Director Alan Taylor, describing Thor's journey, says, "In the first film, we saw Thor go from being an impetuous prince to taking his first steps towards maturing and growing up, and in our film that life story continues. He's moving closer to actually claiming the kind of power that comes with Odin. He's becoming not just a man, but potentially a king as well. In this story, as Thor matures and deepens, he has to give some things up and suffer."
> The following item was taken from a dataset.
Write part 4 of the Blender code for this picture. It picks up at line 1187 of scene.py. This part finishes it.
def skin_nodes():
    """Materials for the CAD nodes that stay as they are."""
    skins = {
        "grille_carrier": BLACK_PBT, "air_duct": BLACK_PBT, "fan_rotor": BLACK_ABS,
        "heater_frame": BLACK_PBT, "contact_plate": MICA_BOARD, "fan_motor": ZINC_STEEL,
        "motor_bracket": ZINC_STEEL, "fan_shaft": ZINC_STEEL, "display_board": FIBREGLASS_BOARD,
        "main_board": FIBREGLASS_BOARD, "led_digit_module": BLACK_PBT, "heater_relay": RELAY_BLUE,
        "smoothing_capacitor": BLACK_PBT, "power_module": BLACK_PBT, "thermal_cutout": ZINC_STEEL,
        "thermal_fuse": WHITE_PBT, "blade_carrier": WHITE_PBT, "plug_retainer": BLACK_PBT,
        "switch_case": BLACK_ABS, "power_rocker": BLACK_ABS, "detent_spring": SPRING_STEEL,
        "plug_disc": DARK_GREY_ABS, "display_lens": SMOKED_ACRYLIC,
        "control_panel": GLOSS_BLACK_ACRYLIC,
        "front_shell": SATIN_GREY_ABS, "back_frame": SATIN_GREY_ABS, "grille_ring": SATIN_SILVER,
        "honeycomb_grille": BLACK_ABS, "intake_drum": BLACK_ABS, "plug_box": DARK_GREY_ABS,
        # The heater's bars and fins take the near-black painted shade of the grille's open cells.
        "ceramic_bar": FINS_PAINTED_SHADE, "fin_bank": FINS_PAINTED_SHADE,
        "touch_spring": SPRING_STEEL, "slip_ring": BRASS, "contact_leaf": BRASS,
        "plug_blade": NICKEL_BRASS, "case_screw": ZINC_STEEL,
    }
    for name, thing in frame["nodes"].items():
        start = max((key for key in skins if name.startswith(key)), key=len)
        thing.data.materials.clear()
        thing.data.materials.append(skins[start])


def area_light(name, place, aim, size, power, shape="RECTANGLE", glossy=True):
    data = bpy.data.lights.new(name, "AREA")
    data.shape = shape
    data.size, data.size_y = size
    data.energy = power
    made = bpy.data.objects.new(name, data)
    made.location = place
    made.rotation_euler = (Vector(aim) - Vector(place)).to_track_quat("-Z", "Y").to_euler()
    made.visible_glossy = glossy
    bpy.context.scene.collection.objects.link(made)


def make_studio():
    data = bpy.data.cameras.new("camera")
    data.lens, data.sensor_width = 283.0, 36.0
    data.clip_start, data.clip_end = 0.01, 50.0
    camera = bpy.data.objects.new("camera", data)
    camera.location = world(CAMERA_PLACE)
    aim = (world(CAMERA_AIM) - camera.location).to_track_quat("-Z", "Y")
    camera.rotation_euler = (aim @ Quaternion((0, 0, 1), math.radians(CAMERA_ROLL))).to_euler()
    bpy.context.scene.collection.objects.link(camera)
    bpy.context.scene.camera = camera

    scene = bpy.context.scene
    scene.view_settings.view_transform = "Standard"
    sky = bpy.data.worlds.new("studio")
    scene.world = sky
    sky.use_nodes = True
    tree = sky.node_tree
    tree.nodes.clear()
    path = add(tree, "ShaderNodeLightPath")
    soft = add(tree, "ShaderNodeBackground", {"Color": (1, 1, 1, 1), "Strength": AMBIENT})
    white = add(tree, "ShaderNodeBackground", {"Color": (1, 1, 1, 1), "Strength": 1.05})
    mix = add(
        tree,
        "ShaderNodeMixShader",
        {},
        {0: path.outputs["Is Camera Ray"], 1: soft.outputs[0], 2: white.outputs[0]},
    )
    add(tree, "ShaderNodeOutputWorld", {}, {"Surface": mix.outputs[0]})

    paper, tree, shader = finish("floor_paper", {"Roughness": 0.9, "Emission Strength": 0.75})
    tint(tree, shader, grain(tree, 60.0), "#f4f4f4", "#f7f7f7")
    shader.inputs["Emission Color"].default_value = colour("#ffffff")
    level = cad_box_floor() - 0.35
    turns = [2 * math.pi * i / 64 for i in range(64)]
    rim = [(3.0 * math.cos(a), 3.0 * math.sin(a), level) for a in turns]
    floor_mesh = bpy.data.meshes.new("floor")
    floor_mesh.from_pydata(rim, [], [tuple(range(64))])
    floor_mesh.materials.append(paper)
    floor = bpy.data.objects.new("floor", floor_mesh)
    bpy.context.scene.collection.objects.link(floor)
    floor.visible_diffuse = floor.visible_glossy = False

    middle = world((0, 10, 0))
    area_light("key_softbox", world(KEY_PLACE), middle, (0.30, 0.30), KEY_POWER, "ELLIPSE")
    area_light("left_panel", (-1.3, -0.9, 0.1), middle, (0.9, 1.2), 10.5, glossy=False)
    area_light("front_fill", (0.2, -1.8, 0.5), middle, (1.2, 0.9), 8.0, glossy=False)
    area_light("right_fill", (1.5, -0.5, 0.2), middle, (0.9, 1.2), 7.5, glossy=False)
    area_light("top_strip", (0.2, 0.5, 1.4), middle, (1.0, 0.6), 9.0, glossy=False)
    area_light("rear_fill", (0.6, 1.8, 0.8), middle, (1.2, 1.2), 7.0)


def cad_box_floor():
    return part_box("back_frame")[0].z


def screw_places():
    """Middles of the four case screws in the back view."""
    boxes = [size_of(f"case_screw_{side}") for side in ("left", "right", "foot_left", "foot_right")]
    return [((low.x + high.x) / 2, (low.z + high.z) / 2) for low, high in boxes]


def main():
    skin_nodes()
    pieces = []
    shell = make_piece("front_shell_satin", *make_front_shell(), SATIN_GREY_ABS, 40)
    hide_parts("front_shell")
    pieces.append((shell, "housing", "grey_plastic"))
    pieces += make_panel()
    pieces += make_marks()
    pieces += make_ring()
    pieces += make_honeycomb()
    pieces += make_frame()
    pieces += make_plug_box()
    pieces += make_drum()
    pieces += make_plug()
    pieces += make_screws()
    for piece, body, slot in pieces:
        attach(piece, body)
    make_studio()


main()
To create the conflict, the filmmakers give Thor a worthy adversary -- the villainous Malekith. Introduced in June 1984 in issue #344 of Thor, Malekith is leader of the dark elves, who inhabit Svartalfheim, one of the Nine Realms. After waging war with the Nine Realms, and being defeated by Asgard, the dark elves were considered to be extinct. But Malekith put his planet and the surviving dark elves into hibernation for many thousands of years, until a calculated time when he was ready to avenge the universe and turn light once more into darkness. Malekith and the dark elves will prove to be formidable enemies with a violent and personal history with Asgard.

Producer Kevin Feige states that from early on Malekith was "the number #1 choice" for a villain to pit against Thor. "Malekith has a history," says Feige. "He has a unique world that fits into our desire to explore different worlds in this film. Some of his greatest adventures involved threatening Earth. He also has a great look that our visual development department could translate from the comic book to the screen in a cool way."

Marvel's creative executive Eric Carroll adds, "Malekith plays a big role in the Thor comics. Walter Simonson and the Surtur Saga where Malekith was introduced was probably the most famous and popular Thor saga out there. We always thought he'd be a really cool bad guy for this time around."

The dark elves also have their place in Norse mythology. Dark elves and also black elves are attributed to the "Prose Edda," a work written in the 13th century by Icelandic scholar and historian Snorri Sturluson. Black elves were called swart elves (singular svartalfar), and were beings that dwelled on Svartalfheim. The dark elves were called Dokkalfar, and they lived deep within the Earth.

Marvel's "Thor: The Dark World" also explores more of the Nine Realms and in doing so illuminates more of Thor's background and heritage. This gives the film greater scale and the audience more understanding of the history and complexities of Thor's universe, of which Earth is very much a key element. It also allows the filmmakers and scriptwriters a great opportunity to explore the cosmos and Marvel Universe with few limitations. This brings exciting and fantastical sci-fi elements to the film, such as otherworldly beings with mystical abilities and weird and wonderful landscapes.

The film opens on Earth, but we are quickly treated to tantalizing glimpses of the black and charred world of Svartalfheim, where dark elves Malekith and Algrim emerge from their bat-like hibernation. We then see a more earthy and lush Vanaheim where The Warriors Three and The Lady Sif are battling to bring about peace for the Vanir. Thor arrives to help and we establish that, as the peacekeepers of the Nine Realms, Thor and his dedicated warriors have been at war for a couple of years and have finally brought the cosmos to order.

In creating "Thor: The Dark World," Marvel filmmakers worked diligently to respect the film's origins and the legions of comic book fans it spawned and worked carefully to endear and excite not only those fans but fans of the Marvel Cinematic Universe as well. Executive producer Craig Kyle sums it up best when he says, "It's Marvel's job to celebrate the character that made the fans, but also introduce them in a way that we can allow others to now find those wonderful qualities in these characters. It's finding an entry point for everyone who wants to give these films and characters a chance."